Markus Linnenbrink’s paintings are described as both performative and extreme. Linnenbrink pours and pools resin with cumulative layers of opaque and translucent pigments, building the dramatic physicality of his objects. Using a medium with short-lived malleability, his early epoxy paintings relied on the interplay between liquidity and gravitational pull; while later surface derivations were devised with mechanical assistance, forming concentric depressions, then incised channels. Linnenbrink’s creative vocabulary was described by David Pagel, art critic for the Los Angeles Times, in an essay, Gestural Abstraction in the Information Age: “Linnenbrink paints himself out of the picture. His paintings fly in the face of the idea that art is all about self-expression… Hands-off detachment, unsentimental experimentation, and quasi-scientific exploration play potent roles in his complex compositions, whose surfaces take painting to extremes, both sculpturally and coloristically.”
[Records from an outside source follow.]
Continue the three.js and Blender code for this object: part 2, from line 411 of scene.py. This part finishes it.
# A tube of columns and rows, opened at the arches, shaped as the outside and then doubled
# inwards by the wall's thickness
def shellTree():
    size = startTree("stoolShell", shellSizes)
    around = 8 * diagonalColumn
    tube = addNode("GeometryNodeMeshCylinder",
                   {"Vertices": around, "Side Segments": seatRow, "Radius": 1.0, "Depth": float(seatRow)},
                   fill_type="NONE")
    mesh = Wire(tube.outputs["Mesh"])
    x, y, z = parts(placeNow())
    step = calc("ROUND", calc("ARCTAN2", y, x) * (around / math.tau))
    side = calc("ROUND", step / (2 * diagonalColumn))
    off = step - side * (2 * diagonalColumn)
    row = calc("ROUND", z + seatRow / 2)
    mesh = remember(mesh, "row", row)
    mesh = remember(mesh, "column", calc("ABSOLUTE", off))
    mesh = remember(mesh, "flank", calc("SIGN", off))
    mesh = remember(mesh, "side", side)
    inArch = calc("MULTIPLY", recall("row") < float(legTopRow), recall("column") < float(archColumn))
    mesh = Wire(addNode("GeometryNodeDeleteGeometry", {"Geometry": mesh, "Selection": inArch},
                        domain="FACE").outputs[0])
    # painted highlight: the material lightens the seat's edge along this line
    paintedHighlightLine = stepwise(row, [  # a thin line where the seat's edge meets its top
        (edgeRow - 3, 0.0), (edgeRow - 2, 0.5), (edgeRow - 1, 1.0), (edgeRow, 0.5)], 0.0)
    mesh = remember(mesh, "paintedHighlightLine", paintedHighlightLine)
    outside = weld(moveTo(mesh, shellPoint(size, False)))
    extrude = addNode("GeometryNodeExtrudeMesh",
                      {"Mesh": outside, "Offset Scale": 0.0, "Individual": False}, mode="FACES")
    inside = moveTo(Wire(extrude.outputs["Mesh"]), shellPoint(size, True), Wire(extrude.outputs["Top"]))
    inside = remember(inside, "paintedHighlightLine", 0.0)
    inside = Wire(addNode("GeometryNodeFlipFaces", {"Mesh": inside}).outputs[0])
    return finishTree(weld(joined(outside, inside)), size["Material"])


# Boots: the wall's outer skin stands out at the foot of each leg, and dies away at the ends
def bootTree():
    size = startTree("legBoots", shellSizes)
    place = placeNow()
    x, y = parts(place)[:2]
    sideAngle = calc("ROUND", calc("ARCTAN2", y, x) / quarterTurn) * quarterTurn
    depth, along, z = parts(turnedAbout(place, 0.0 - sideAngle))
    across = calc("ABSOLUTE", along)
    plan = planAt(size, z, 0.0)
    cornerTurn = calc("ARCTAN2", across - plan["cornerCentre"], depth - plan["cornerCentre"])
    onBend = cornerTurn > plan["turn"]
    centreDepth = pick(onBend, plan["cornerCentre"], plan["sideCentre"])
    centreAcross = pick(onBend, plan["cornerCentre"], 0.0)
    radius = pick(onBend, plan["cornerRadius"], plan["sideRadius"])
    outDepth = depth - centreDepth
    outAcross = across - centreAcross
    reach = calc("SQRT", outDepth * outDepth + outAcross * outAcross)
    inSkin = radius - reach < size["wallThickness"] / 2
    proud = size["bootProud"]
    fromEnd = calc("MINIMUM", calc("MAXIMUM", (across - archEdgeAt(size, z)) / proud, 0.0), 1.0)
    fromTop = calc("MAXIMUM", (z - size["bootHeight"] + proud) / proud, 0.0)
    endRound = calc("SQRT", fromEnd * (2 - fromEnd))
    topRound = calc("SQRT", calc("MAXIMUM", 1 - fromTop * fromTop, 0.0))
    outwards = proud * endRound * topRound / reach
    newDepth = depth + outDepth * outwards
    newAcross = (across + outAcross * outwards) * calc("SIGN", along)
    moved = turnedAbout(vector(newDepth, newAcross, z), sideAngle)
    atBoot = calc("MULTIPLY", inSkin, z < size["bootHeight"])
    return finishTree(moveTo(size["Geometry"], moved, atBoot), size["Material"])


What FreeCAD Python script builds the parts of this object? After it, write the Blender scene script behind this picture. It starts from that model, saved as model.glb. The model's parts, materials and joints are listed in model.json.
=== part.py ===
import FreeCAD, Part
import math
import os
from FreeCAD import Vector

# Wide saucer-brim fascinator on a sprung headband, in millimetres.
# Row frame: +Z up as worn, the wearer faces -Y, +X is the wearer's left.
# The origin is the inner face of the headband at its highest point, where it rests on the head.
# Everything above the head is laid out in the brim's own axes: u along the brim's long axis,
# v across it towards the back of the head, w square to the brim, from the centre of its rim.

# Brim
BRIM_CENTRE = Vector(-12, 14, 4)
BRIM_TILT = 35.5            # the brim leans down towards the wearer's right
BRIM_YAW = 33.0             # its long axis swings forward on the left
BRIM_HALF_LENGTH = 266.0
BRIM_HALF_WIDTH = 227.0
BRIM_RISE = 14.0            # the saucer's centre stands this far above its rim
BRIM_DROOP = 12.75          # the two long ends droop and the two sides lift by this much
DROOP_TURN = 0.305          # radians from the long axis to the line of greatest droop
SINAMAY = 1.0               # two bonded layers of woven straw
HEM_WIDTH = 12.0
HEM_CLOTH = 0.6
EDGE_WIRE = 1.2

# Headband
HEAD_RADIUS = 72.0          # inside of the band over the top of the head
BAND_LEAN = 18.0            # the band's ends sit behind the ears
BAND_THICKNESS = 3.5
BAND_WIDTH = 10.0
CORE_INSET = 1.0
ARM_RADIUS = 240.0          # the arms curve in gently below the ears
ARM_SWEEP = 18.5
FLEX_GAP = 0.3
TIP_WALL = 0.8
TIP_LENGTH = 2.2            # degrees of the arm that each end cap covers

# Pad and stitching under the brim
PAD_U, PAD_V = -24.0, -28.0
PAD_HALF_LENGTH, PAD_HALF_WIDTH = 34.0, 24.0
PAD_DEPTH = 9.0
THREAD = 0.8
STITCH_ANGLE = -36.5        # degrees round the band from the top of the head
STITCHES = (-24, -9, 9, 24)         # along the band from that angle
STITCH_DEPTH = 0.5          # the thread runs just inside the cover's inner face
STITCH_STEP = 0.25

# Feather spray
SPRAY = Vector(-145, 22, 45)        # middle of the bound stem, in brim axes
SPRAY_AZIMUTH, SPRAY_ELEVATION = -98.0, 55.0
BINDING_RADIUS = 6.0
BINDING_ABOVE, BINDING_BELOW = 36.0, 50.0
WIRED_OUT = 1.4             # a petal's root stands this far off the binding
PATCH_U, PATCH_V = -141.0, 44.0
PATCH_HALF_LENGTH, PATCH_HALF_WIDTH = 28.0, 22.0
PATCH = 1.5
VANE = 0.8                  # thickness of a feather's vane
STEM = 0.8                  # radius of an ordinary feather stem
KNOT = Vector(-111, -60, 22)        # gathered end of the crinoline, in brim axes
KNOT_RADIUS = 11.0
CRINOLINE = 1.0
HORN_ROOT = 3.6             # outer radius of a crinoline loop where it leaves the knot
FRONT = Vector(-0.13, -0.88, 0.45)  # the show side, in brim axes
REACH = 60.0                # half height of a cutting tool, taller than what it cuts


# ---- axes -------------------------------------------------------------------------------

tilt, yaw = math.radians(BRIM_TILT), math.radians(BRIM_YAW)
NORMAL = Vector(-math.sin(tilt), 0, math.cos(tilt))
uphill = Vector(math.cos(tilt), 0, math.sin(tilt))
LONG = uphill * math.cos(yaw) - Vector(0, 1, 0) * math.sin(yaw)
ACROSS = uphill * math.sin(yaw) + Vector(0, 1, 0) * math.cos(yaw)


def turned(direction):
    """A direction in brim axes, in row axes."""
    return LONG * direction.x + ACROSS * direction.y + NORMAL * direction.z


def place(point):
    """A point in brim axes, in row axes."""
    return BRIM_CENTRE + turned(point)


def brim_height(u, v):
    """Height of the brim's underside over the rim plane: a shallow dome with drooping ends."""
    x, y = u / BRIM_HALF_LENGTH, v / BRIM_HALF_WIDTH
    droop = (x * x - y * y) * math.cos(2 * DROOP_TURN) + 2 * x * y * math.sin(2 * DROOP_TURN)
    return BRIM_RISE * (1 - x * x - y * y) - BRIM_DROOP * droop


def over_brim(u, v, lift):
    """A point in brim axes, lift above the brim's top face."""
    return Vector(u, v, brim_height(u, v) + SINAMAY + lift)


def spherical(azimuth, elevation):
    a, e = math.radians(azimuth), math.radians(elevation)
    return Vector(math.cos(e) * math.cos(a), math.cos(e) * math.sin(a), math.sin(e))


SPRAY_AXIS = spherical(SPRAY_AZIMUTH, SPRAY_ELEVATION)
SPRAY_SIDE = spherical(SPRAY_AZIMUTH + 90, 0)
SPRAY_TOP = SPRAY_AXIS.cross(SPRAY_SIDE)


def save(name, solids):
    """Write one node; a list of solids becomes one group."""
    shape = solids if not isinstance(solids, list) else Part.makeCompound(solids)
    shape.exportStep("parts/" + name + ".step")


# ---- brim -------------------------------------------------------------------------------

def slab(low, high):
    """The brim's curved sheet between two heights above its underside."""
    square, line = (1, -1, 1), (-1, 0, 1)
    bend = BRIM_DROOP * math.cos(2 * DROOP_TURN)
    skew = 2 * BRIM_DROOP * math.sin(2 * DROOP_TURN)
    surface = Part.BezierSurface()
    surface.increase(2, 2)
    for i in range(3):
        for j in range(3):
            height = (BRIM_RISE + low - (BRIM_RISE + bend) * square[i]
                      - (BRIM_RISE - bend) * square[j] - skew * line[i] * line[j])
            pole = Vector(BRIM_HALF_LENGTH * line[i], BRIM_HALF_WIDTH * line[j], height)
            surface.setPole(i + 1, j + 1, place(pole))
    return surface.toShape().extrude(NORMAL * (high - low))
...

For three decades Linnenbrink’s inventive methodology has driven with intuitive intentionality – not with an eye to distract, but with the alchemist’s quest for transformation. There’s no question that viewing a Linnenbrink painting is the stuff of ponderous pleasure, but it also transports beyond the constraints of what ‘is’ to what ‘isn’t’. Pagel comments, “After a few generations of art made by artists who seem to believe that the pursuit of knowledge and that of pleasure follow paths that go in opposite directions, it’s refreshing to come across Linnenbrink’s works, which, in their multi-directional ambidexterity, both insist and demonstrate that physical pleasure and intellectual stimulation work in concert, enhancing and amplifying each other’s best features while fueling the fires of a viewer’s experiences.”

Markus Linnenbrink garnered attention in the U.S. and Europe with wall paintings at the UCLA Hammer Museum, the Aldrich Contemporary Art Museum, the Kunstmuseum in Bonn, and Museum Haus Esters, Krefeld. Recent significant commissions are 75 Rockefeller Center, New York with a 7-by-90-foot painting installed in their public concourse lobby; and Morrison & Foerster, New York installation of eight, 9-by-42 foot wall paintings, one on each of their eight floors; and Jorge M. Pérez SLS Brickell 40,000 sq. ft. wall painting, Miami, Florida. Over 50 works are in public collections, which include the San Francisco Museum of Modern Art; UCLA Hammer Museum; The Hague Ministry of Education, Culture and Science, the Netherlands; Neue Galerie, Kassel; Pennsylvania Academy of Fine Arts, Philadelphia; Museum Katharinenhof, Kranenburg; Kunsthalle Recklinghausen; Herzliya Museum of Contemporary Art, Israel; Clemens Sels Museum, Neuss; and 75 Rockefeller Center, NY.